Kogyaru (“ko” meaning “little” or “kid”) appeared in the 1990s. The name is believed to have originated as bouncer slang to describe the high school paragyaru girls who tried to sneak into clubs by dressing older. Affluent high school girls with chestnut coloured dyed hair (chapatsu), short school skirts, designer uniform blazers, oversized cardigans and modest tans were the trendsetters of the time. Loose white socks and white eye makeup were the cherry on top! But why were high school girls wearing their uniform after school? It was actually a popular ploy for rich schools to entice new freshmen with the fashionable designer uniforms. Girls wanted to be seen wearing their blazer and skirt after school as a marker of style, school pride and as a symbol of youth.

 

Image courtesy of cragycloud.com

 

High schoolers eventually took over department store Shibuya109. Anything bought there was considered kogyaru style, like crop tops from Me Jane and Esperanza platform sandals. Many of the first kogyaru began to work at 109 shops becoming well-known gyaru fashionistas, dubbed “super charisma clerks” (スーパーカリスマ店員). Celebrities like singer Amuro Namie with her natural kogyaru appearance placed gyaru style into the mainstream’s consciousness. She had a natural Okinawan tan, light brown hair and wore white lipstick. Her stage outfits mimicked 109 style, and so Amuro fans thinned their eyebrows, wore chunky platform boots and colourful belly tops in admiration. That earned them the nickname Amuraa (Amuro admirers) which crossed over with gyaru style.

In 1995, Egg magazine launched as the number one source of gyaru fashion and lifestyle. After all, gyaru didn’t care what others thought about them and they took pleasure in being loud, sex-positive and even developed their own slang. Egg magazine took street snaps of kogyaru who sometimes went on to become regular models, for example Rumi Itabashi and Kaoru Watanabe. Meanwhile, purikura launched in 1995 with the idea for business professionals to take miniature portraits of themselves for their business cards.

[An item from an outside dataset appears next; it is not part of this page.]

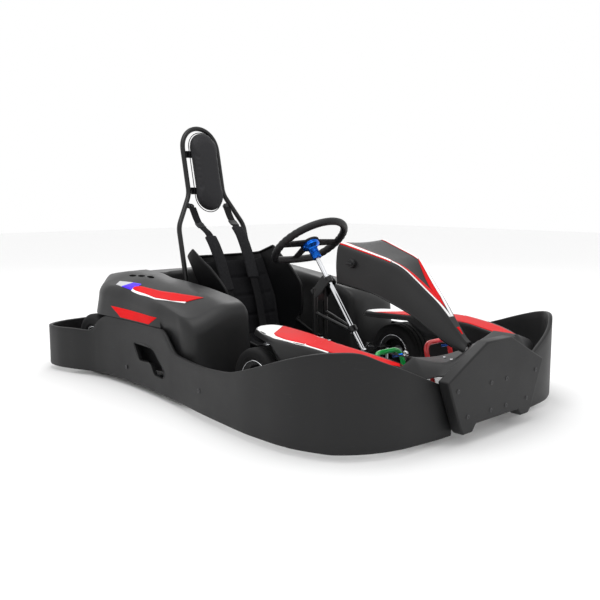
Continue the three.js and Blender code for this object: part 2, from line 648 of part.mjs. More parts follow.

No one foresaw them becoming super popular in gyaru culture, with pages and pages dedicated to them in Egg.

 

Image courtesy of Google Arts and Culture

 

Adults were worried about Japan’s declining national character in the late 1990s. Kogyaru with their gyaru mind ethos were targeted and chastised for their alleged practice of enjo kōsai (compensated dating). Growing up with new tech like pokeberu (early pagers) and terekura (telephone clubs), these women gained more independence but also new ways to wreak havoc. For example, terekura were created to connect men and women who wanted to date. But when kogyaru called in to the terekura, they set the men up on a date just to stand them up.
Teenage girls were also widely viewed as serial shopaholics. People thought that they wouldn’t think twice about selling their worn underwear to businessmen for money! Even though only a handful of kogyaru did this, the media didn’t care! Kogyaru were the face of “shameful” public morals. But the more the media covered enjo kōsai, the more schoolgirls congregated in Shibuya’s streets to make big bucks! In the end teenage prostitution became associated with kogyaru style.

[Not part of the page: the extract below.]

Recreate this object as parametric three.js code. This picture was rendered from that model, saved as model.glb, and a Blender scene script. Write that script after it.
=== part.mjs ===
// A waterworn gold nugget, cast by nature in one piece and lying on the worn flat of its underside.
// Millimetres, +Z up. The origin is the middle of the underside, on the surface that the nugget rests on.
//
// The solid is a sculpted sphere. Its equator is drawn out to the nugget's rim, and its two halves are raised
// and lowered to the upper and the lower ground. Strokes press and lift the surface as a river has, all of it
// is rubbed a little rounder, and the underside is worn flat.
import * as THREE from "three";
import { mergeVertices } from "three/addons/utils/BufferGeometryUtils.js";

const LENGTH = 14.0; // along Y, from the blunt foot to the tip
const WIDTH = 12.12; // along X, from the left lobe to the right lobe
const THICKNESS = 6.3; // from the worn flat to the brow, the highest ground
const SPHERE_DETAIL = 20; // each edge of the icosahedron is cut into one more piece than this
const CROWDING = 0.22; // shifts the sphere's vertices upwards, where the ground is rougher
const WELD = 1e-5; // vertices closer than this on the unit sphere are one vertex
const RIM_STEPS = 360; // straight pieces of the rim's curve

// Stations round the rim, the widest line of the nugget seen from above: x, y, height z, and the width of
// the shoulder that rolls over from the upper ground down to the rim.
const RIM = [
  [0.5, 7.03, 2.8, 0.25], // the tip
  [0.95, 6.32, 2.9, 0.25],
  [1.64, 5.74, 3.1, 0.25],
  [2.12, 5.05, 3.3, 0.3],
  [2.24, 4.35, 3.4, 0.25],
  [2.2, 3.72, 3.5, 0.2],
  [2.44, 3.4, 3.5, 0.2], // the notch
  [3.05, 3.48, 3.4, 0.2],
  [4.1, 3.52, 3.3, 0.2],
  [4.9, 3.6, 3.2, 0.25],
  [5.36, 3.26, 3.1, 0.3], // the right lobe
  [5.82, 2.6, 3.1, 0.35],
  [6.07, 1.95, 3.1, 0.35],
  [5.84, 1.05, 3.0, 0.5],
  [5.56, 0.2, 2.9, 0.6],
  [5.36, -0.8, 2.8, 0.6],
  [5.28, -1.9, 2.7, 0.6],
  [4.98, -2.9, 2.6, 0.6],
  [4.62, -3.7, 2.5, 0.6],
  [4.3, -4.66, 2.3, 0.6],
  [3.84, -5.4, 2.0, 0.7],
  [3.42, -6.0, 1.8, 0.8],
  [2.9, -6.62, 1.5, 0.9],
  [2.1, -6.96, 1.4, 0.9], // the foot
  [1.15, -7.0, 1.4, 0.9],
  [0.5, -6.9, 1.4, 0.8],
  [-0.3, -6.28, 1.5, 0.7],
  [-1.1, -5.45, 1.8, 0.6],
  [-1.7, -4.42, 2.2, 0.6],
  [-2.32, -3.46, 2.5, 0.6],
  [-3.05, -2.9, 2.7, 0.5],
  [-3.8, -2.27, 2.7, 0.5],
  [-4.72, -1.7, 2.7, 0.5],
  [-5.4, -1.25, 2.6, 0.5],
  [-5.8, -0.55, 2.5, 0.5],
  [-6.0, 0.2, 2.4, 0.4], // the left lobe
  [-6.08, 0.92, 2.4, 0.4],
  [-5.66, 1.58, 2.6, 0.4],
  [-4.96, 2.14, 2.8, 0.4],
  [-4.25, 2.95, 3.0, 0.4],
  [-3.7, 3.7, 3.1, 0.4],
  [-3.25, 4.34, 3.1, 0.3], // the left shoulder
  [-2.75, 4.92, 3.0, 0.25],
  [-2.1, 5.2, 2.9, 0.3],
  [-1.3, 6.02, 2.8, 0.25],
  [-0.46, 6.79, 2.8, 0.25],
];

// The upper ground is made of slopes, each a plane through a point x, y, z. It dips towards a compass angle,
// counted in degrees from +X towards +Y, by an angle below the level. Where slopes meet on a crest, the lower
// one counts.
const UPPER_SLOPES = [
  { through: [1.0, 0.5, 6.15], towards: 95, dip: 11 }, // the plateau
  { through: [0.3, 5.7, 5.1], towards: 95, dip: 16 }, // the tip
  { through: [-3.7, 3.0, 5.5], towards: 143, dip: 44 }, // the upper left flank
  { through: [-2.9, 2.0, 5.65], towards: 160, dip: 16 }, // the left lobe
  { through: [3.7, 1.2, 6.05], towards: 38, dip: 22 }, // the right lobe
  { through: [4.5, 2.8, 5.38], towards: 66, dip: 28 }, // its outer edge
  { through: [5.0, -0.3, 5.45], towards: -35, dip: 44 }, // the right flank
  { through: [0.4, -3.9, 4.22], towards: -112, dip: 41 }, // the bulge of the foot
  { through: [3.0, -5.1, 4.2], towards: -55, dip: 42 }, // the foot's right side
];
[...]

After a decade of kogyaru mania, new substyles and gyaru circles emerged. One of the most prominent gyaru circles was Angeleek. Angeleek primarily wore a style of gyaru called ganguro, which were gyaru who darkened their skin. Other substyles like mamba and yamanba evolved out of ganguro. Yamanba wore the darkest foundation they could get their hands on, wore extreme white eyeliner, harsh nose contour and decorated their cheeks with gems and flowers. They liked tropical, beachy clothes and floral accessories. It was dramatic and yamanba were impossible to ignore! But by the early 2000s there was a sudden decline in these more extreme styles. Due to the style’s unsavory reputation, girls turned to other substyles of gyaru or stopped being gyaru completely. Egg even took a break from publishing for a few months. Was this the end?

 

Image courtesy of mdpr.jp

 

Not exactly! Egg and other gyaru magazines returned as the mid-2000s brought about an unexpected gyaru renaissance. In 2005, another magazine called Ageha was launched. It was aimed at gyaru Hostesses who called their style agejo. By 2008, gyaru was thriving and there were so many genres of gyaru and the style became more popular internationally. Styles like hime-gyaru, hime-kaji, onee-gyaru, rokku-gyaru and ame-kaji entered the scene. Tsubasa Masuwaka, a prominent gyaru figure at the time, was featured on both gyaru and non-gyaru magazine covers. She also launched a makeup and false lashes line called Dolly Wink which is still popular today!

The late 2000s to mid 2010s saw a more laid back toned-down look. Gradually, girls lost interest in the style and Egg and Ageha ceased publication. Gyaru brands followed the magazines by toning down or rebranding. In 2014, Alisa Ueno’s brand Fig&Viper was dubbed as neo-gyaru in an article by ViVi magazine which sparked some debate. Many gyaru did not view this brand as gyaru and Alisa Ueno herself admitted that she never called her brand neo-gyaru.

 

Not many other styles have lasted as long, or made so many comebacks. From the biker gangs of the 1980s to the yamanba of the 2000s, gyaru fashion has gone through many changes. Some even claim we are in a post-gyaru era! Will it ever become a mainstream fashion again? Who knows, but in the meantime we’ll be rehearsing our Para Para dance moves!